In 2010 Prof Rai was elected as a Fellow of the Academy of Social Sciences. She is also a Visiting Professorial Fellow at the Gender Institute, London School of Economics (2012 -2015; 2021 -), Honorary Adjunct Professor, Department of International Studies, Monash University (2014-) and the Ford Visiting Professor at Jawaharlal Nehru University, New Delhi. In 2019-20 she was Senior Fellow at M.S. Merian – R. Tagore International Centre of Advanced Studies.

Research

PERFORMANCE AND POLITICS

Prof. Rai directed a Leverhulme Trust programme on Gendered Ceremony and Ritual in Parliament (2007-2011). Together with colleagues from Universities of Bristol, London and Sheffield, she explored how ceremony and ritual provide an important lens with which to study political institutions. The project compared three legislatures over time and space – India, South Africa and Westminster. The premise of the programme was that in order to understand representative institutions we need to study not only their institutional form, but also the way a particular form takes shape – through modes of behaviour, negotiating the political and physical space and creating an institution specific culture which socializes members in their participation. Through the performance of ceremony and ritual such institutions create and maintain powerful symbols of democracy and of power. This project inquired into how the socialisation of marginalised groups through the performativity of ceremony and ritual within parliaments secures the elite status of these groups on the one hand, and perpetuates their peripheral position as political actors on the other. The programme resulted in many publications, including Democracy in Practice. This has led Prof. Rai to develop a framework to study PERFORMANCE AND POLITICS, which explores how performance can be read as politics and how politics is performed in particular ways and in so doing congeals as well as disturbs dominant modes of political interaction. This has led to a co-edited book (with Janelle Reinelt) - The Grammar of Politics and Performance. Prof. Rai is researching the affect of performance in parliaments as well as how performance is staged in space, represented in art and performed within parameters of and through discourses of nationalism and modernity in postcolonial India. Building on this work, Prof Rai has co-edited the OUP Handbook of Politics and Performance (2021).

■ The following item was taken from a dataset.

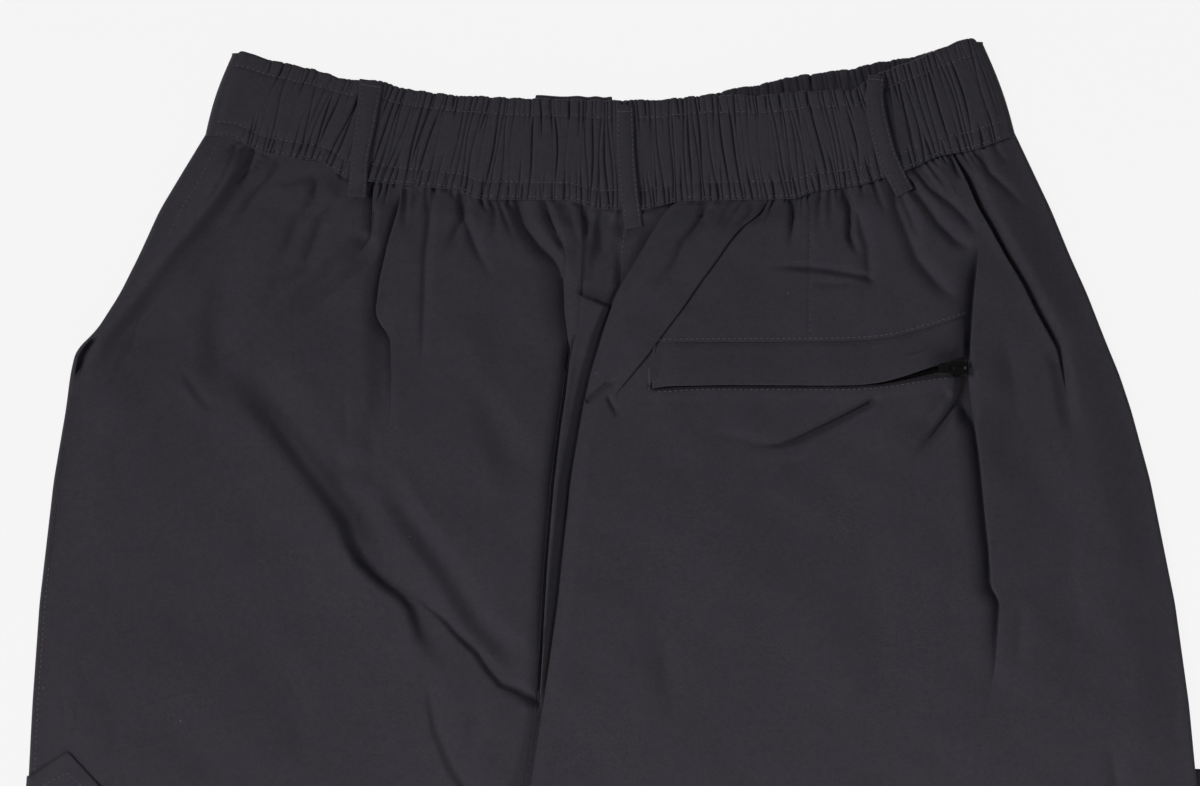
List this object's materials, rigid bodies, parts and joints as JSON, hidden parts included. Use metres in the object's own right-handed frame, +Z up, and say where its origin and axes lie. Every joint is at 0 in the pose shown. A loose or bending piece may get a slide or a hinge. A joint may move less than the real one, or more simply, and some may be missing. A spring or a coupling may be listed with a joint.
{
  "type": "cargo trousers, laid flat",
  "caption": "Elastic-waist cargo trousers lying flat, back side up, with belt loops, a zipped welt back pocket and flapped thigh pockets.",
  "frame": {"origin": "on the resting surface, under the middle of the garment's box", "axes": "+X to the right as the back is seen, +Y towards the waistband, +Z up, out of the garment's back"},
  "size_m": [0.6038, 1.02, 0.0155],
  "materials": {
    "cloth": "matt dark charcoal plain weave with a faint sheen",
    "zip_tape": "black woven tape",
    "zip_metal": "glossy black enamel"
  },
  "bodies": {
    "trousers": {"back_panel_left": "cloth", "back_panel_right": "cloth", "front_panel_left": "cloth", "front_panel_right": "cloth", "waistband_back": "cloth", "waistband_front": "cloth", "belt_loop_left": "cloth", "belt_loop_centre": "cloth", "belt_loop_right": "cloth", "pocket_welt": "cloth", "cargo_pocket_left": "cloth", "cargo_pocket_right": "cloth", "cargo_flap_left": "cloth", "cargo_flap_right": "cloth", "zip_tape": "zip_tape", "zip_slider": "zip_metal"},
    "pull_tab": {"zip_pull": "zip_metal"}
  },
  "joints": [
    {"name": "pull_tab_swing", "type": "hinge", "parent": "trousers", "child": "pull_tab", "pos_m": [0.17306, 0.34596, 0.01349], "axis": [0, 1, 0], "range_deg": [0, 145]}
  ]
}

GENDER AND POLITICAL INSTITUTIONS Prof Rai has just published a book manuscript (with Carole Spary) entitled Performing Representation: Women Members in the Indian Parliament (OUP, 2019). This book provides the first comprehensive analysis of women’s representation in the Indian parliament. It will not only further feminist theorising on political representation, but will also provide a theoretically informed and empirically based analysis of continuities and change in the context of Indian politics.
By drawing on as well as critiquing feminist approaches and methodologies in the study of gender and representation, the book will develop a framework within which to situate the experience of women MPs in the Indian parliament. The analysis presented in the book will integrate the different levels of debate - the global, national and the local - to reveal their interconnectedness in terms of circulation of ideas and the consequences of this circulation in terms of discursive and policy shifts in India.

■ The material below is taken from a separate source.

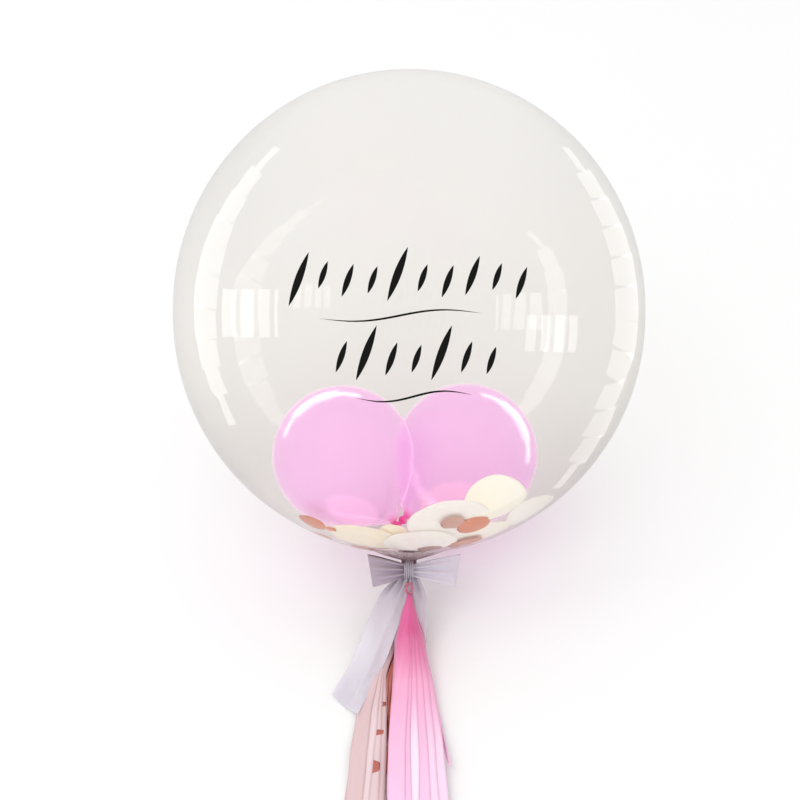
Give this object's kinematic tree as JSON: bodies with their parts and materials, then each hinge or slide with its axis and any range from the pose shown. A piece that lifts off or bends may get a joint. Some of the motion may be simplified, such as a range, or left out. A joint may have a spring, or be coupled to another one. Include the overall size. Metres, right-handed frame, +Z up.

INTERNATIONAL POLITICAL ECONOMY AND DEVELOPMENT

A third strand of Prof. Rai’s work relates to political economy and development. Together with colleagues, she has developed a framework to study the costs of the non-recognition of unpaid domestic work. How is it possible to know if the non-recognition of the value of domestic work undermines the possibilities for achieving gender justice? In order to render the phenomenon visible and to conceptualise it, they have addressed the problem of depletion, or more specifically, depletion through social reproduction (DSR), which can lead to harm. They have identified three sites where DSR takes place as individuals, households and communities and have also outlined three ways of reversing DSR, conceptualised as mitigation, replenishment and transformation. For more click here . Based on this work, Prof Rai has co-edited a themed section on Introduction to the themed section: law, harm and depletion through social reproduction of the European Journal of Politics and Gender and several other articles.